While European leaders spent their time haggling over EU job postings at the G20 and the US delegation did little more than show off Ivanka Trump's dress collection, Putin got on with some serious work in Osaka. He effectively took control of OPEC’s oil production targeting process and so has gained the power to set oil prices. He pulled Japan into Russia’s orbit by cutting an Artic LNG production investment deal. He confirmed a deal to sell S-400 surface to air missile systems with Turkish President Recep Tayyip Erdogan in the face of resolute US opposition. And those are the deals we know about.
For most of the last two decades Putin has been skillfully playing a weak hand, exploiting the cracks in the western alliance that has sprung up against him since the annexation of the Crimea in 2014. The general assumption has been that there is no substance to Russia’s foreign policies and they will go nowhere; eventually the Russian economy will stagnate and implode.
But that is increasingly looking like wishful thinking. The op-eds predicting Russia’s imminent
end have been a permanent feature for years but they have become less frequent now the Russian economy is looking more robust than ever. True, growth remains anemic and Putin’s plan to “transform” the economy with 12 national projects is off to a very poor start, but the fiscal fortress
he has built is now formidable. Russia has by far the most robust macroeconomic numbers of any major power while it has sanction-proofed the economy. Growth has been sacrificed for safety, which is causing Putin political problems at home as increasing numbers of ordinary Russians take to the streets to protest against smelly landfills, but with a triple surplus the Kremlin has the money to buy its way out of trouble and has launched a wide ranging, if as yet inefficient and ineffective, reform programme to deal with the biggest problems. The planned RUB27 trillion spending programme over the next six years
has yet to have any material impact on ordinary people’s lives, but economists all believe that these effects will start making themselves felt in the second half of this year to some extent.

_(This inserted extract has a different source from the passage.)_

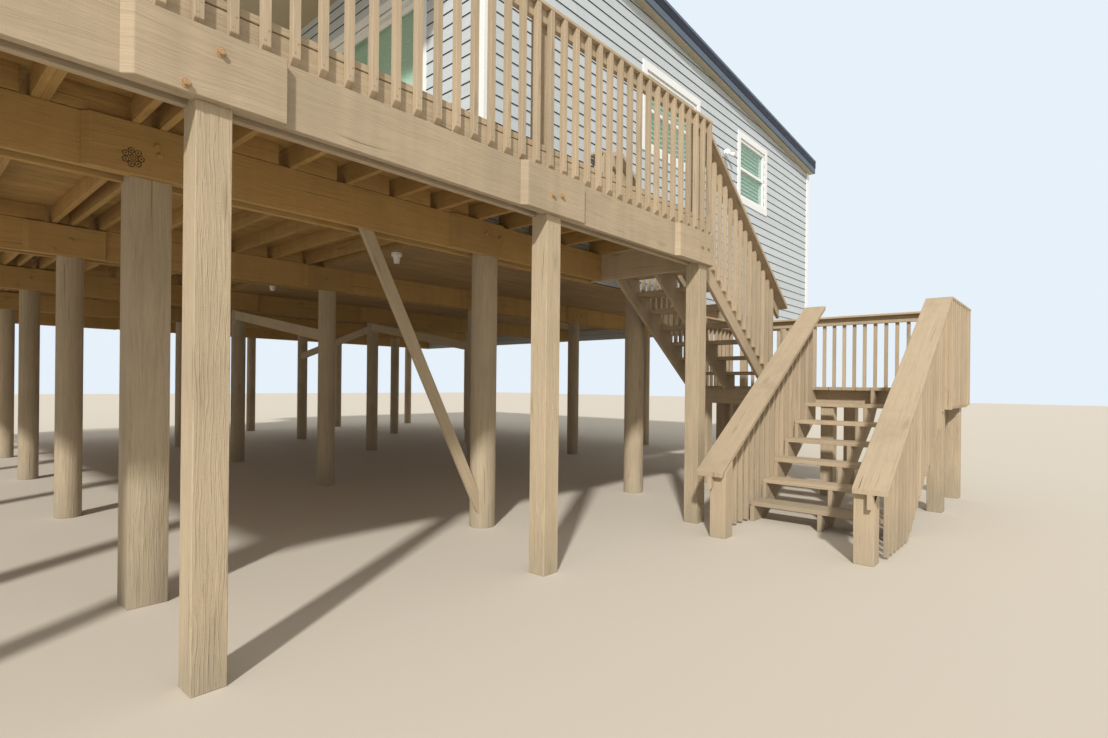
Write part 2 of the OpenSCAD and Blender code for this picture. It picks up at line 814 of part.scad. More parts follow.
// The sloping guard of the upper flight, its balusters plumb
module upper_guard(y_out, y_in, y_cap, run_out) {
    slope = upper_rise / upper_going;
    cap_t = ply * sqrt(1 + slope * slope);
    rail_t = rail_depth * sqrt(1 + slope * slope);
    finish = upper_foot + run_out;
    rail_low = deck_z + guard_height - (finish - deck_end) * slope;
    rail_high = deck_z + guard_height;
    side_plate(y_cap, y_cap + upper_cap_w, [
        [deck_end, rail_high], [finish, rail_low], [finish, rail_low - cap_t], [deck_end, rail_high - cap_t]
    ]);
    side_plate(y_in, y_in + ply, [
        [deck_end, rail_high - cap_t / 2], [finish, rail_low - cap_t / 2],
        [finish, rail_low - cap_t - rail_t], [deck_end, rail_high - cap_t - rail_t]
    ]);
    count = floor((upper_foot - deck_end) / stair_baluster_step);
    for (i = [0 : count - 1]) {
        x = deck_end + i * stair_baluster_step + (stair_baluster_step - baluster_side) / 2;
        high = rail_high - cap_t / 2 - (x - deck_end) * slope;
        low = deck_z - ply - upper_rise - (x - deck_end) * slope;
        side_plate(y_out, y_out + baluster_side, [
            [x, low], [x + baluster_side, low - baluster_side * slope],
            [x + baluster_side, high - baluster_side * slope], [x, high]
        ]);
    }
}

module upper_front_guard() color(timber) placed() {
    upper_guard(upper_setback, upper_setback + baluster_side, upper_setback, upper_run_out);
}

module upper_back_guard() color(timber) placed() {
    upper_guard(landing_back - baluster_side, landing_back - baluster_side - ply,
        landing_back - upper_cap_w, 0);
}

// Landing
module landing_posts() color(timber) placed() {
    top = landing_z - ply;
    front = landing_front + ply;
    middle = lower_back - ply - post_side;
    back = landing_back - ply - post_side;
    right = landing_right - ply - post_side;
    places = [
        [landing_left, front], [landing_left + head + ply, middle], [landing_left + ply, back],
        [right, front], [right, middle], [right, back]
    ];
    for (p = places) block([p[0], p[1], 0], [p[0] + post_side, p[1] + post_side, top]);
}

// Set back in front of the lower flight, between the corner posts
module landing_frame() color(timber) placed() {
    z0 = landing_z - ply - landing_beam;
    z1 = landing_z - ply;
    difference() {
        block([landing_left, landing_front, z0], [landing_right, landing_back, z1]);
        block([landing_left + ply, landing_front + ply, z0 - 1],
              [landing_right - ply, landing_back - ply, z1 + 1]);
        block([landing_left - 1, landing_front + ply, z0 - 1],
              [landing_left + head, lower_back - ply, z1 + 1]);
        block([landing_left - 1, lower_back - ply - 1, z0 - 1],
              [landing_left + ply + 1, lower_back, z1 + 1]);
    }
    block([landing_left + head, landing_front + ply, z0], [landing_left + head + ply, lower_back, z1]);
    block([landing_left + ply, lower_back, z0], [landing_left + head + ply, lower_back + ply, z1]);
}

module landing_floor() color(timber) placed() {
    block([landing_left, landing_front, landing_z - ply], [landing_right, landing_back, landing_z]);
}

module landing_guard() color(timber) placed() {
    foot = landing_z - ply - landing_beam;
    inset = cap_w - baluster_side;
    nosing = tread_depth - upper_going;
    post_inset = 25;
    side = landing_length + baluster_side;
    length = landing_back - landing_front - 2 * inset;
    cap_z = landing_z + landing_guard_height - cap_h;
    translate([landing_left, landing_front - baluster_side, 0]) {
        level_guard(side, landing_z, landing_guard_height, foot, stair_baluster_step, []);
        block([0, 0, foot], [ply, baluster_side, cap_z]);
        block([0, baluster_side, landing_z], [post_side, baluster_side + ply + post_side, cap_z]);
    }
    translate([landing_right + baluster_side, landing_front + inset, 0]) rotate(90)
        level_guard(length, landing_z, landing_guard_height, foot, stair_baluster_step,
            [post_inset, length - guard_post - post_inset]);
    translate([landing_right + baluster_side, landing_back + baluster_side, 0]) rotate(180)
        level_guard(side, landing_z, landing_guard_height, foot, stair_baluster_step,
            [side - guard_post - nosing - fit]);
}

// Lower flight
module lower_stringers() color(timber) placed() {
    middle = (lower_front + lower_back - ply) / 2;
    for (y = [lower_front, middle, lower_back - ply])
        stringer(y, landing_left, landing_z, 0, lower_risers - 1, lower_rise, lower_going, -1,
            y == middle ? head : 0);
}

module lower_treads() color(timber) placed() {
    treads(lower_front, lower_back, landing_left, landing_z,
        lower_risers - 1, lower_rise, lower_going, -1);
}

module lower_guard(y_out, y_in, y_cap) {
    slope = lower_rise / lower_going;
    stretch = sqrt(1 + slope * slope);
    cap_t = ply * stretch;
    high = landing_z + landing_guard_height;
    function rail(x) = high - (landing_left - x) * slope;
    side_plate(y_cap, y_cap + lower_cap_w, [
        [landing_left, rail(landing_left)], [rail_end, rail(rail_end)],
        [rail_end, rail(rail_end) - cap_t], [landing_left, rail(landing_left) - cap_t]
    ]);
    side_plate(y_in, y_in + ply, [
        [landing_left, rail(landing_left) - cap_t / 2], [rail_end, rail(rail_end) - cap_t / 2],
        [rail_end, rail(rail_end) - cap_t - rail_depth * stretch],
        [landing_left, rail(landing_left) - cap_t - rail_depth * stretch]
    ]);
    y_post = y_in < y_out ? y_in + ply - post_side : y_in;
    newel_out = rail_end + newel_overhang;
    newel_in = newel_out + post_side;
    side_plate(y_post, y_post + post_side, [
        [newel_out, 0], [newel_in, 0],
        [newel_in, rail(newel_in) - cap_t / 2], [newel_out, rail(newel_out) - cap_t / 2]
    ]);
    count = floor((landing_left - newel_in) / stair_baluster_step);
    for (i = [0 : count - 1]) {
        x = landing_left - stair_baluster_step * i - baluster_side;
        top = rail(x) - cap_t / 2;
        bottom = max(ground_gap, landing_z - lower_rise - ply - (landing_left - x) * slope);
        side_plate(y_out, y_out + baluster_side, [
            [x, bottom], [x + baluster_side, bottom],
            [x + baluster_side, top + baluster_side * slope], [x, top]
        ]);
    }
}

module lower_front_guard() color(timber) placed() {
    lower_guard(lower_front - baluster_side, lower_front, lower_front + ply / 2 - lower_cap_w / 2);
}

module lower_back_guard() color(timber) placed() {
    lower_guard(lower_back, lower_back - ply, lower_back - ply / 2 - lower_cap_w / 2);
}

// Round lamp holders with bulbs under the house floor
module underfloor_lamps() color(trim_white) placed() {
    bulb = lamp_drop - lamp_base;
    for (j = [0, 1])
        translate([house_left + lamp_x, row_y(j) + lamp_y, beam_top - panel_t - lamp_base]) {
            cylinder(h = lamp_base, d = lamp_d, $fn = round_fn);
            translate([0, 0, -bulb]) cylinder(h = bulb + 1, d1 = lamp_d * 0.5, d2 = lamp_d * 0.7, $fn = round_fn);
        }
}

deck_posts();
front_piles();
back_piles();
front_beam();
inner_beams();
rim_beam();
splice_boards();
deck_end_beam();
knee_braces();
deck_joists();
deck_floor();
house_floor();
underfloor_panels();
front_wall();
back_wall();
left_wall();
right_wall();
corner_boards();
window_casings();
window_sashes();
window_panes();
window_blinds();
door_frame();
door_panels();
door_panes();
door_blinds();
roof();
roof_edge();
porch_ceiling();
front_guard();
left_guard();
back_guard();
end_guard();
upper_stringers();
upper_treads();
upper_front_guard();
upper_back_guard();
landing_posts();
landing_frame();
landing_floor();
landing_guard();
lower_stringers();
lower_treads();
lower_front_guard();
lower_back_guard();
underfloor_lamps();
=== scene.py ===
import math
import random

import bmesh
import bpy
import numpy as np
from mathutils import Matrix, Vector


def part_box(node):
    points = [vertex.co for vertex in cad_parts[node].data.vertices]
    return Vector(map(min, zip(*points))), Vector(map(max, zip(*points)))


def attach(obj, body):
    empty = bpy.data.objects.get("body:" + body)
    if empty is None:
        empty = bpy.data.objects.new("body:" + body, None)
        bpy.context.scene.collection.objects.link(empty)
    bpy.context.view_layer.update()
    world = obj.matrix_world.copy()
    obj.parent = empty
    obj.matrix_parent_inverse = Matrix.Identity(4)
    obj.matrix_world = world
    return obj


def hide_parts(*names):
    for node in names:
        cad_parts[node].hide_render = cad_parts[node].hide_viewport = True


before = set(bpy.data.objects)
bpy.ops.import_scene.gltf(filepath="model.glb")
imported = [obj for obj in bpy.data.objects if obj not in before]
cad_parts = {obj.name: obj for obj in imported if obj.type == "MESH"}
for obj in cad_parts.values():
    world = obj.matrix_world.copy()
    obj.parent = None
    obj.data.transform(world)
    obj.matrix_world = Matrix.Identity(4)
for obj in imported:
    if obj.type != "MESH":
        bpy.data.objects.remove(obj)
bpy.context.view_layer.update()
chance = random.Random(7)

# Viewpoint: eye height and place on the ground in metres, turns in degrees
CAMERA_PLACE = (-5.425, -8.692, 1.275)
CAMERA_YAW = 48.63
CAMERA_ROLL = 0.57
FOCAL_PX = 603.0
PHOTO_W = 1108
HORIZON_SHIFT = 0.0142

# Light: where the sun stands, its strength, spread in degrees and colour, and the sky's
SUN_FROM = (-0.69, -0.45, 0.57)
SUN_STRENGTH = 3.3
SUN_SPREAD = 3
SUN_COLOUR = (1.0, 0.96, 0.90)
SKY_STRENGTH = 0.62
SKY_LIGHT = (1.0, 0.95, 0.87, 1)
SKY_SHOWN = (0.80, 0.88, 0.96, 1)

# Ground: its colour and half its width in metres
FLOOR_COLOUR = (0.62, 0.575, 0.50)
FLOOR_REACH = 60.0

# Boards, in metres: a plank's thickness, a board's width and the gap beside it, eased edges
PLY = 0.038
BOARD_W = 0.140
BOARD_GAP = 0.005
EASE = 0.003
ROD_EASE = 0.002

# Guards: balusters and their spacing, posts, rails, nails and caps
BALUSTER = 0.038
BALUSTER_STEP = 0.1335
STAIR_STEP = 0.125
BALUSTER_END = 0.016
GUARD_POST = 0.089
POST_INSET = 0.025
RAIL_DEPTH = 0.089
NAIL_RADIUS = 0.0045
NAIL_PROUD = 0.0012
CAP_W = 0.140
CAP_H = 0.026
CAP_LIP = 0.002
SLOPED_CAP_W = 0.235
UPPER_CAP_W = 0.165
UPPER_CAP_OUT = 0.065

# Stairs
UPPER_RISERS = 9
UPPER_RUN_OUT = 0.150
LOWER_RISERS = 7
LOWER_GOING = 0.288
NEWEL_OVERHANG = 0.055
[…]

Putin is increasingly finding himself on the
right side of the story as the world changes
with the rise of the emerging markets. He is not alone in mistrusting the US, which he clearly
has written off as an unreliable partner since
it unilaterally withdrew from the Anti-Ballistic Missile Treaty (ABM) in 2002. That drove Russia into China’s arms, but Russia took most of
the heat until recently. Trump's trade war with China has brought Beijing into open conflict with Washington. And China’s President Xi Jinping and Putin now stand shoulder to shoulder in defying the US hegemony.